Exercise goal: Your answer should be a single number: the count of lines that include the word "type".

Given data:
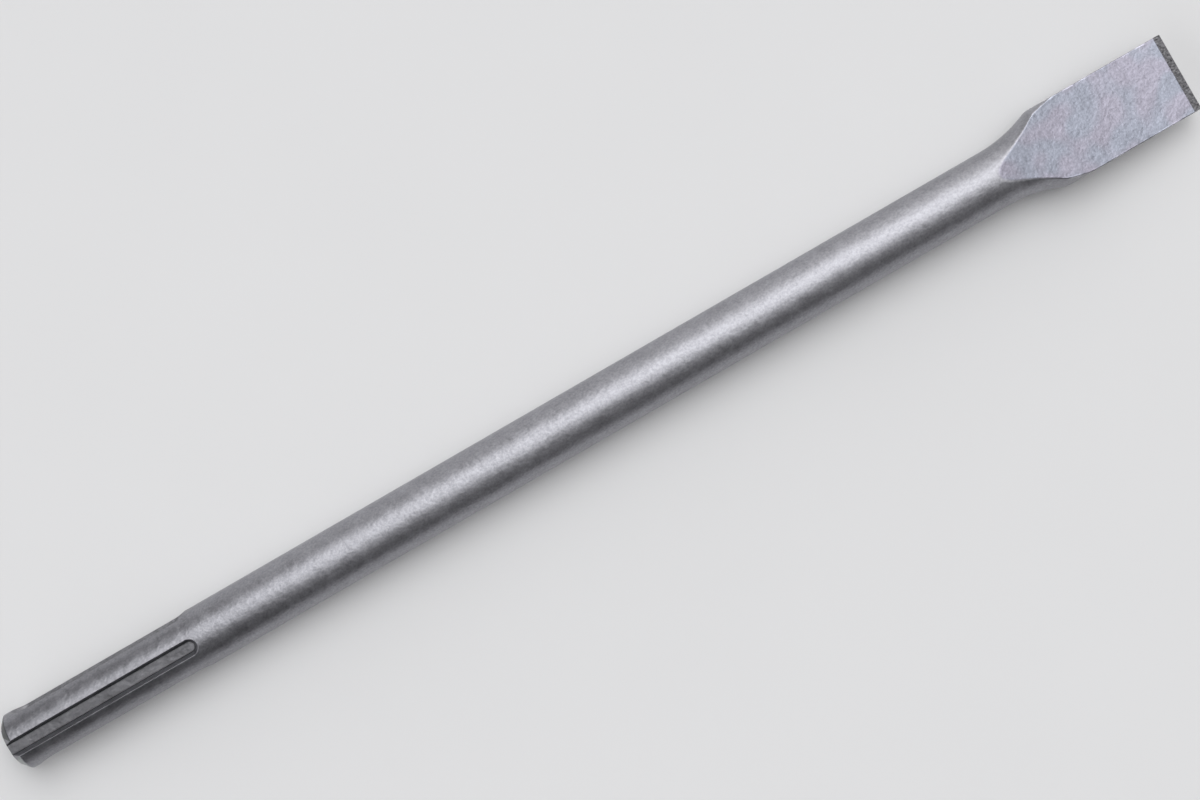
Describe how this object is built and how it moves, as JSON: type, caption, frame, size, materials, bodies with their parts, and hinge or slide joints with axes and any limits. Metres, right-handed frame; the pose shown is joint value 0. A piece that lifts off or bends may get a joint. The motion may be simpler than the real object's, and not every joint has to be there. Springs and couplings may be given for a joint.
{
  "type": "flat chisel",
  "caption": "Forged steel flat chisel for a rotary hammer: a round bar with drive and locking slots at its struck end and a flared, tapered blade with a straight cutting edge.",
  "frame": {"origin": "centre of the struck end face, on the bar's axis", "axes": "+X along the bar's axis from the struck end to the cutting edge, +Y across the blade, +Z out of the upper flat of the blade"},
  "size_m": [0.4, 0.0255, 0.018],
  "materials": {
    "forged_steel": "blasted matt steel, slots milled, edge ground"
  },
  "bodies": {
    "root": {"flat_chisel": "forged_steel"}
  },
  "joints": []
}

* * *

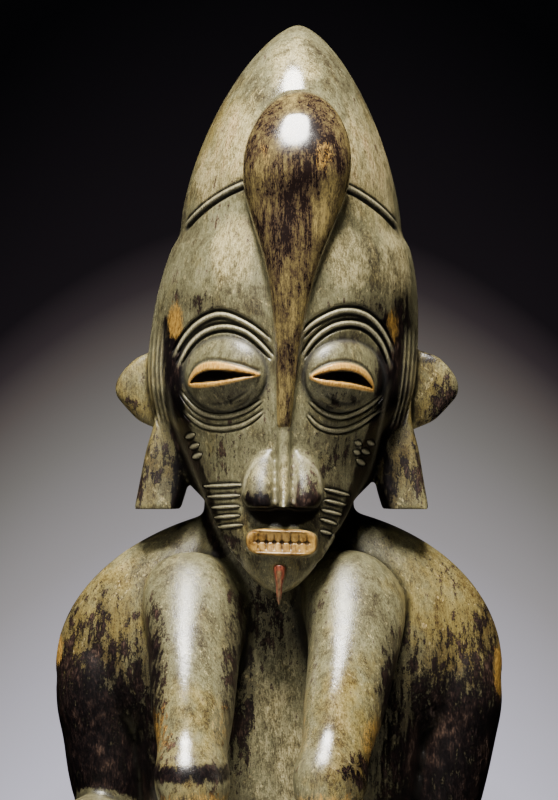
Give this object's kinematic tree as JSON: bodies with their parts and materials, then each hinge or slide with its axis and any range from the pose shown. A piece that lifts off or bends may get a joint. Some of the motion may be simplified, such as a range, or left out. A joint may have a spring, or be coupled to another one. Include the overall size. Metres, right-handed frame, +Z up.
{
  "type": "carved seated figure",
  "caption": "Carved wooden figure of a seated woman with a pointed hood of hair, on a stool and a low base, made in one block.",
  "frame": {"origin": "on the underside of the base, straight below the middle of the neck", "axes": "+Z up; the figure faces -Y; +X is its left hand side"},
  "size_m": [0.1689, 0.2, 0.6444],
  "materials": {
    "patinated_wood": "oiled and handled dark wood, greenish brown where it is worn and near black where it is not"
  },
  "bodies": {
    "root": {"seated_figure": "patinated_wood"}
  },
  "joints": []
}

* * *

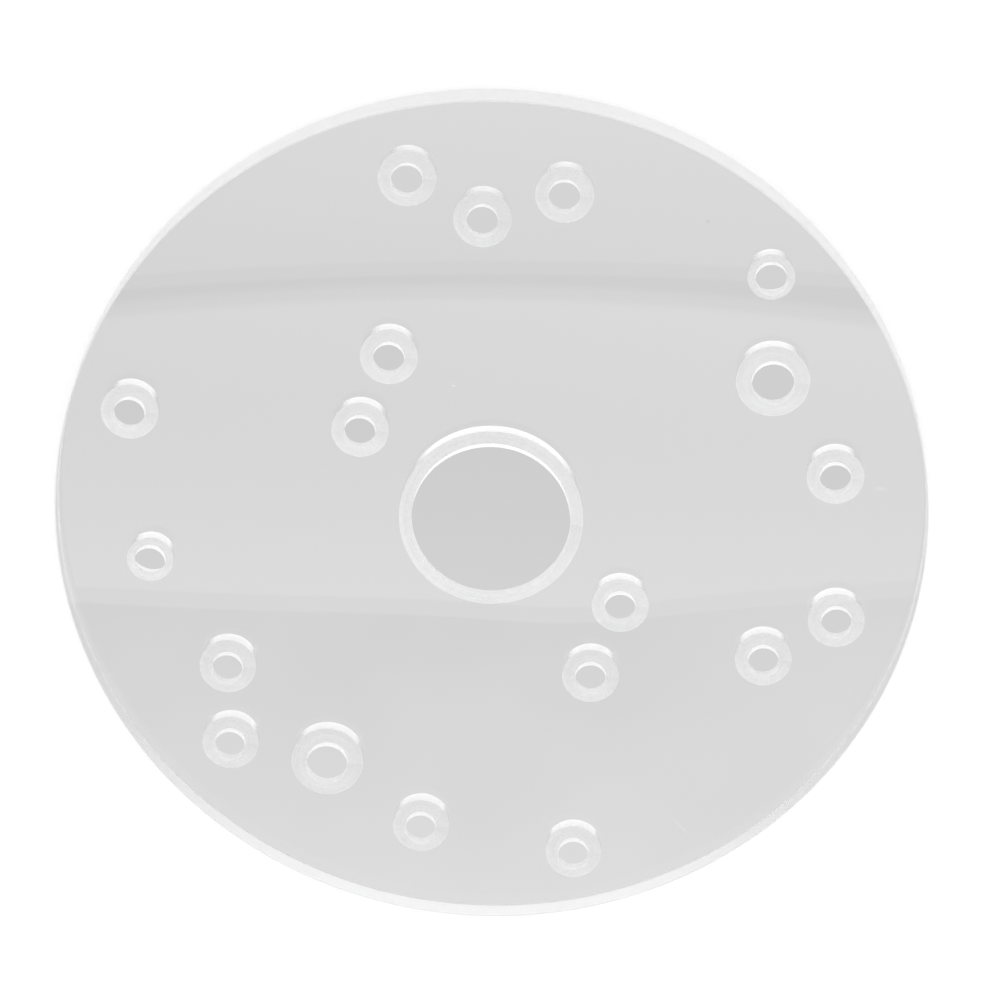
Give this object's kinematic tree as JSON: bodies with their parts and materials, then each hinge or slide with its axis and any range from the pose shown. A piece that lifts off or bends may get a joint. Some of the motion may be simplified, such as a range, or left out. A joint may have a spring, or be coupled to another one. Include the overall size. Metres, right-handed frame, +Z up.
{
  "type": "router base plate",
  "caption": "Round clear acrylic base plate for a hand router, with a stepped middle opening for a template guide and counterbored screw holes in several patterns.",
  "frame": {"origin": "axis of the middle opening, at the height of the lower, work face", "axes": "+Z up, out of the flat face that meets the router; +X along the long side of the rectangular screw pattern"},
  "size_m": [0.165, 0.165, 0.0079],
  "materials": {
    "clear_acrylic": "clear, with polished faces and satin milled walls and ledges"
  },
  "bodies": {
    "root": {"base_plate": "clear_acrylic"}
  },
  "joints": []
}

Reply to the exercise: 4